コンピューター用磁気テープは,感度やS/N比よりもドロップアウトが少なく,丈夫で走行性に優れていることが第一条件である。当社は,ビデオテープの開発で培われた技術を活用して,短時日のうちにその開発に成功し,1965年(昭和40年)11月,“富士フイルムメモリーテープ”を発売した。コンピューター用テープにはほんのわずかの欠陥も許されないので,全長を完全検査のうえ出荷したが,優れた製造技術と品質に対する厳重なチェックによって,ユーザーの信頼をかちとり,外国製品を次第に駆逐していった。
生産体制の拡充
磁気材料工場 1971年(昭和46年)
当社は,このようにして磁気記録材料製品の販売伸長を図った結果,サウンドテープ・エンドレステープおよびビデオテープなどが増加の一途をたどり,生産能力に不足をきたしてきたので,1968年(昭和43年)9月,増設計画に着手した。

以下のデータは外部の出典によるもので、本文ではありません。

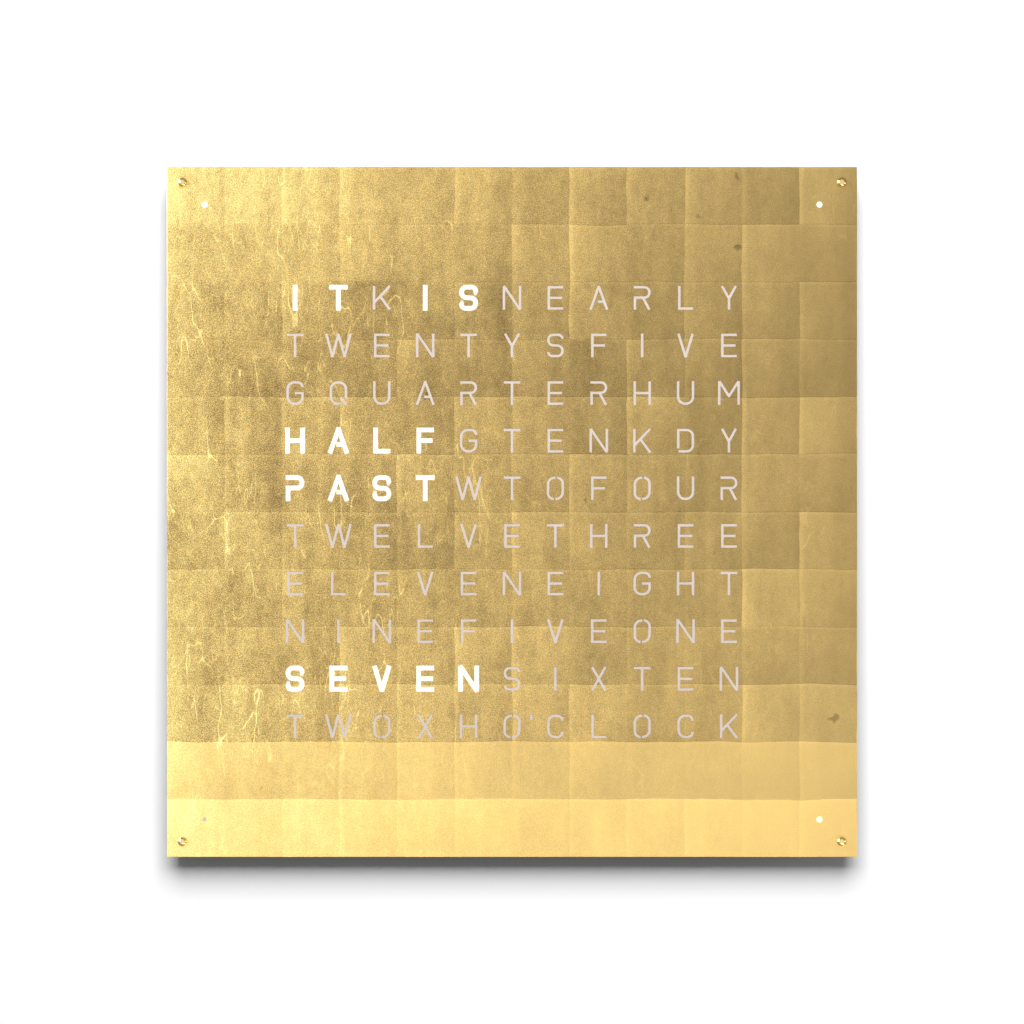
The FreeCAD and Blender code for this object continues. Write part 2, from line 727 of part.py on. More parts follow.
def button(doc, name, spot):
    """A push button: cap through the rail, flange behind the wall, stem into its switch."""
    piece = Piece(doc, "button_" + name, place=(spot, "-button_depth", "-body_half"))
    piece.pad("XY_Plane", [square("button_side / 2")], "button_protrusion + rail_wall",
              (0, 0, "-button_protrusion"))
    end = -number(piece.sheet, "button_protrusion")

    def outer_end(edge):
        return edge.BoundBox.ZMax < end + 1e-6
    piece.chamfered(outer_end, "button_edge")
    shoulder = "rail_wall + button_flange_thickness"
    piece.pad("XY_Plane", [square("button_flange / 2")], "button_flange_thickness", (0, 0, "rail_wall"))
    piece.pad("XY_Plane", [square("stem_side / 2")], f"switch_face + stem_engagement - ({shoulder})",
              (0, 0, shoulder))
    return piece.body


def power_inlet(doc):
    """The low-voltage socket: a housing behind the rail, a round nose through it, a centre pin."""
    piece = Piece(doc, "power_inlet", place=("inlet_place", "-inlet_depth", "-body_half"))
    housing = block("-inlet_width / 2", "inlet_width / 2", "-inlet_height / 2", "inlet_height / 2")
    piece.pad("XY_Plane", [housing], "inlet_length", (0, 0, "rail_wall"))
    piece.pad("XY_Plane", [(0, 0, "inlet_nose / 2")], "rail_wall")
    piece.pocket("XY_Plane", [(0, 0, "inlet_bore / 2")], length="inlet_bore_depth", forwards=True)
    piece.pad("XY_Plane", [(0, 0, "inlet_pin / 2")], "inlet_bore_depth - inlet_pin_recess",
              (0, 0, "inlet_pin_recess"))
    return piece.body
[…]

しかし,需要がさらに大幅に増大する見通しから,途中でこの計画を拡大修正して工事を進め,1971年(昭和46年)1月に完成,本稼動を開始した。
増設した塗布機は,従来の塗布機と比較して,倍幅・倍スピードと約4倍の塗布能力を有するもので,これによって,急増する需要に対応し,当社の磁気記録材料事業はさらに大きく飛躍していくこととなった。